Timely Recordkeeping, Audit Trails, and Reporting

The Treasurer is responsible for not only maintaining timely records that accurately reflect the financial operations of the lodge, but also for providing an accurate audit trail.

Another entity is typically responsible for investments, which may very well provide the operating income under the Treasurer’s management.  Although the treasurer may be an ex-officio member of that entity, his primarily concern is fundamental – the well-managed daily financial operations of the lodge.  As such, his activities include, but are not limited to, paying bills; signing checks; making deposits; and processing associated paperwork like receipts, invoices, and bank statements.

As you can see, a significant amount of data must be managed and reported, and it is the Treasurer’s responsibility to do so. Therefore, a software package like Quicken or QuickBooks, or a simple spreadsheet, are key recordkeeping tools.  However, using a software accounting package or spreadsheet application may not be intuitive for everyone, so personal or formal training may be necessary.  If so, the time taken to learn at least the basics of these tools will reap dividends downstream, especially during the lodge annual meeting, tax reporting season, and lodge audits.  These are over and above the benefits the Master derives out of knowing, month to month, how he is performing against his budget.

Understand Checks and Balances

When it comes to money, no one person should handle everything; there needs to be a process of checks and balances. For example, the Secretary receives requests for payment from vendors and members.  This is in the form a bill or invoice, either of which should be accompanied by a voucher. The Finance Committee (often comprised of at least the Master and Wardens) approves the request and signs the voucher.  Then, the proposed payment is voted on by the lodge.  Lastly, assuming approval by the lodge, the Treasurer cuts a check and forwards payment.  By incorporating a pre-defined and approved process of internal controls, the lodge is following generally accepted accounting principles adhered to by every reputable company and organization. It’s easy to cut corners, with the Treasurer being pressured into making a quick payment without proper authorization.  This is risky on several different levels.  Better to work with the Master and vendors to anticipate expenses and have the proper paperwork at the ready to provide a thorough audit trail and to support a sound process.

Conflict of Interest

Under no circumstances should there be a hint of conflict of interest on the part of anyone handling funds on behalf of the lodge.  For example, two or more members of the same family should not be part of the approval process. Also, employees of a financial institution, depending on their position and company, should think twice about serving as the Lodge Treasurer. In fact, some major financial firms require employees to divulge their outside associations to prevent the perception that in fulfilling their outside role they somehow represent the financial firm. When in doubt, be extra cautious.

Tax Compliance

There must be an awareness of the lodge tax requirements, the required reporting timeframe, and the requisite forms.  One such filing is IRS Form 990, filed annually by an organization exempt from income tax. This article will not delve into the recordkeeping and filing of this form; Grand Lodge can provide the necessary guidance.  Another consideration is the tax implications of compensating certain lodge officers for their time.  Lastly, there may be local and federal tax implications associated with ownership of a building by a building association.

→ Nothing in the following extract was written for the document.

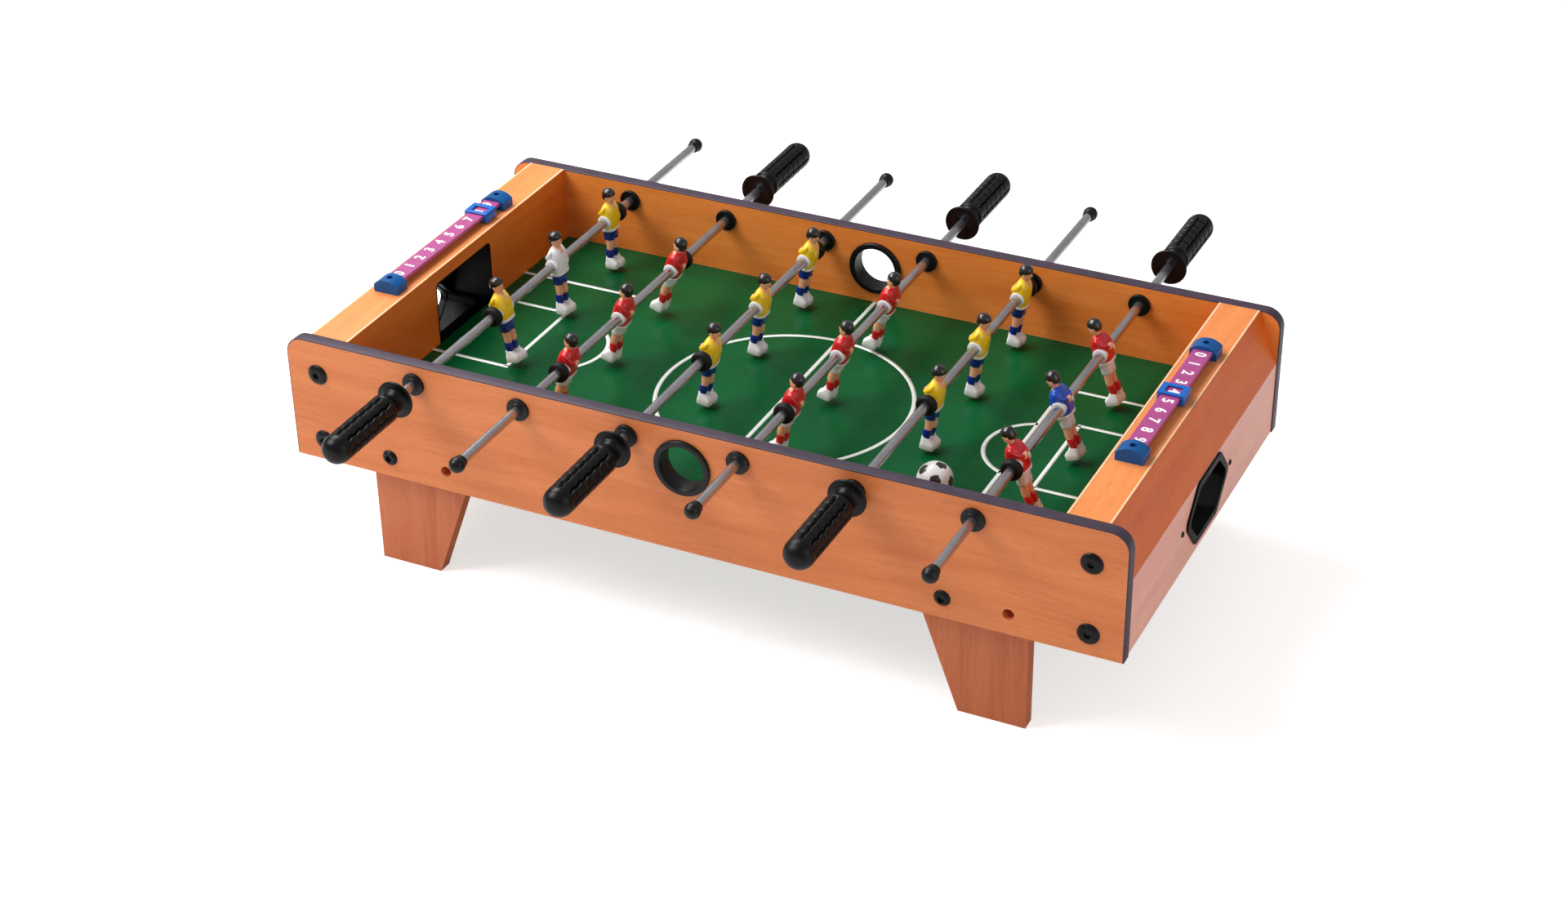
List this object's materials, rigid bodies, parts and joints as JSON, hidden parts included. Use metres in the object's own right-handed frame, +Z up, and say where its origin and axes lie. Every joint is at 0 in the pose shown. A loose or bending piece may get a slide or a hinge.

The Lodge Secretary should be well-versed in all the above areas. If he lacks the necessary understanding, then he needs to educate himself. As indicated, he should start by contacting Grand Lodge for guidance. Another option is for the lodge to retain the services of an accredited CPA.

Budget Process

Based on training and experience the effective Secretary can provide valuable input into the budgeting process. This is especially valuable when the presiding Master is inexperienced in creating a budget to support his activities for the year.  Experience will allow you to better serve the Master and lodge by allowing you to look ahead at possible recurring events, lodge history, and lodge traditions.  Doing so will help ensure funding is available in a timely fashion.

Time Management

Effective time management is a skill that is professionally and personally transferable.  As the Lodge Treasurer you must be aware of the time sensitive nature of the role.  You can’t afford, for example, to pay bills past the due date or to reimburse members after their credit card payment is due; the former can be costly and the later is rude.

Also, the government and Grand Lodge are strict when it comes to submission of annual returns (reference the Grand Constitutions Sections 351 and 352), reports, payments, and forms.

Effectively managing time can be a challenge and if that is true for you it is wise to seek ways to acquire and implement sound management skills.  Once again, consult a friend, a well-written book, take a seminar, or check online for a process that works for you.

Interpersonal Skills

Managing someone else’s money requires the ability to calmly discuss sensitive issues and problems.  Maybe it is working with the Master on his budget and trying to make ends meet.  Maybe the Lodge Treasurer is not doing his job, causing you to miss timely payment of bills.  Maybe one of the members has real concerns about how lodge money is spent and comes to you for answers.  Each of these situations require tact, patience, and flexibility.  When deciding if being the Secretary is right for you, consider your ability to work with others to meet the needs of the lodge.

In Closing

Serving as a Lodge Treasurer is a fulfilling role for the qualified person.  He supports the lodge and the Master, in that order, by serving as a reliable and trustworthy steward of lodges operating finances.  This article provides points to consider by those seeking to serve his lodge in this capacity.  In addition to expanding one’s knowledge and skillset through mentors, books, classes, and online, Grand Lodge also offers treasurer training and a Lodge Treasurer online portal. As early as possible, take advantage of all resources at your disposal to increase your effectiveness in office.